(Note: This is the "lost review" which was published during Metal Month in October of last year, but somehow vanished from my journal. Seems a shame to waste it so, although Metal Month is but a fading memory now, here's the original review.)
Heartwork --- Carcass --- 1993 (Earache)

Is there really a term "melodic death metal"? The two seem incompatible somehow, and yet, after listening to In Flames I would wonder. There's certainly a world --- a galaxy --- of difference between "Sounds from a playground fading" and "Heretic", for example. So can the sub-genre be split even further, subdivided into other sounds and influences? Well yes of course it can: death metal already encompasses elements of technical, progressive, doom, and of course goregrind, deathgrind and any other grind you care to mention, to say nothing of deathcore and even death'n'roll! So melodic death metal doesn't seem that much a stretch.
I'm taking a listen to this album for one reason only really: I love the cool sleeve designed by HR Giger. Now that may seem shallow and simplistic, but you know, I don't have the time (nor the inclination) to listen to every band's full discography, and unlike The Batlord and Unknown Soldier I don't know all of these bands intimately already, so I'm sort of puddle-hopping here, not quite throwing a dart at a board but certainly making guesses, sometimes educated sometimes not, at what might be the best example of a particular artiste's work, what's considered their seminal album, or on occasions, just the one that is likely to make my ears bleed the least.
This one comes recommended, so I'm willing to give it a go. It's all quite tasteful really for the opener, "Buried dreams", with decent chugging guitar work that stays on the road rather than careening madly over the edge and into the abyss, but then when the vocals come in, well, let's just say they're a little disappointing. Still, I'm sort of getting used, or immune perhaps, to death vocals so it doesn't turn me off when Jeff Walker spits and growls the lyric at me. I'm trying to listen to the music. And it's pretty good really. "Carnal forge" is a lot faster and confused, with the vocal totally indecipherable to me. But then a really nice guitar solo cuts through the confusion and the track takes on a different identity, before plunging back into the maelstrom it emerged briefly from.
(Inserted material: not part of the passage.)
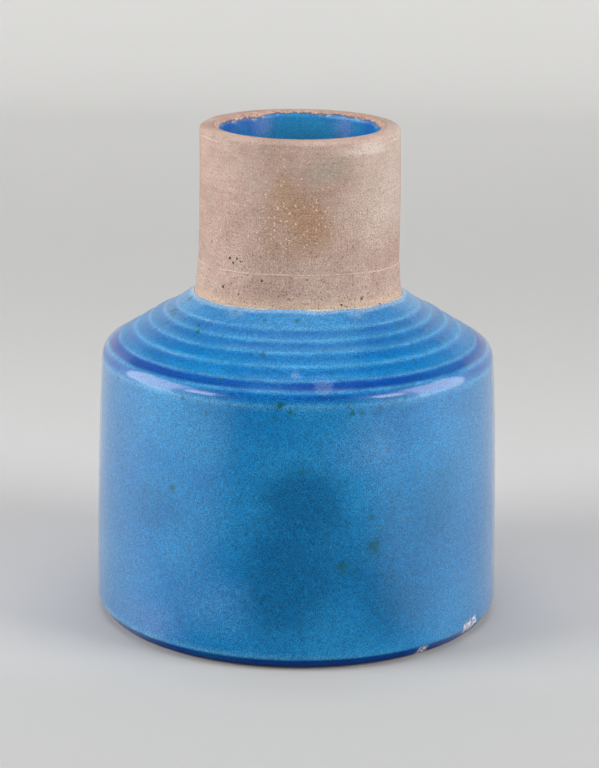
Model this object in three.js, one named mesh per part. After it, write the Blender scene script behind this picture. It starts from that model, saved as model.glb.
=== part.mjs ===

"No love lost" could I suppose be said to characterise my own relationship with death metal, definitely not a genre I could ever see myself getting into. Again it's got good guitar parts and some fine shredding from Michael Arnott, but not too much else to recommend it, from my girly point of view. The vocals certainly don't help. The title track then seems to want to compete for the fastest, hardest opening of a track I've yet heard, and still it settles down to some really good fretwork before Walker comes in to snarl all over it again. Nice double guitar attack near the end but it doesn't last for more than a few seconds.
I guess I could see the "melodic" side of this if it wasn't for the roaring and screaming of Jeff Walker, because the two guitarists are really good, Jeff can play the bass and the drummer is certainly competent (sorry but that's all I can ever say about drummers: I couldn't tell you who's a great one and who's a bad one). Even so, it's again sort of sliding by without making too much of an impression on me, as "Embodiment" slips into "This mortal coil" and on into "Arbeit macht fleish" without any real difference making itself apparent to me. I believe, unless I miss my guess, that the title of that last one is German for "Freedom through labour" and is at the entrance to the notorious Nazi concentration camp, Auschwitz. Other than that, I have no interest in this track. Or most of the others that came before it.
Nor, in all likelihood, the ones to follow, of which there are three. "Blind bleeding the blind" (see what they did there?) at least has some interesting stop/start guitar and some pretty slick solos, and slows down from the breakneck speed of the last few songs, while "Doctrinal expletives" doesn't leave too much to the imagination, and the album closes on perhaps a rather appropriate track entitled "Death certificate", which certainly has a lot of power and ends the album with a final karate chop to the neck, though for me it's more being put out of my misery really.
TRACKLISTING
1. Buried dreams
2. Carnal forge
3. No love lost
4. Heartwork
5. Embodiment
6. This mortal coil
7. Arbeit macht fleisch
8. Blind bleeding the blind
9. Doctrinal expletives
10. Death certificate
It's a struggle to see how this kind of music can qualify as melodic under any criteria you care to mention, though it can't be denied the guitar work is at times quite superb. But unlike In Flames, there are few hooks here and less real melody, with every track just pounding along as fast as is humanly possible and Jeff Walker screeching and snarling over the whole thing. Never gonna get this, never.
I know, I know! Go put your lipstick on and shave your legs. Well to be honest I'd be happier doing that than listening to this kind of metal any longer than I have to. It's not quite torture but it's certainly not my idea of enjoyment either.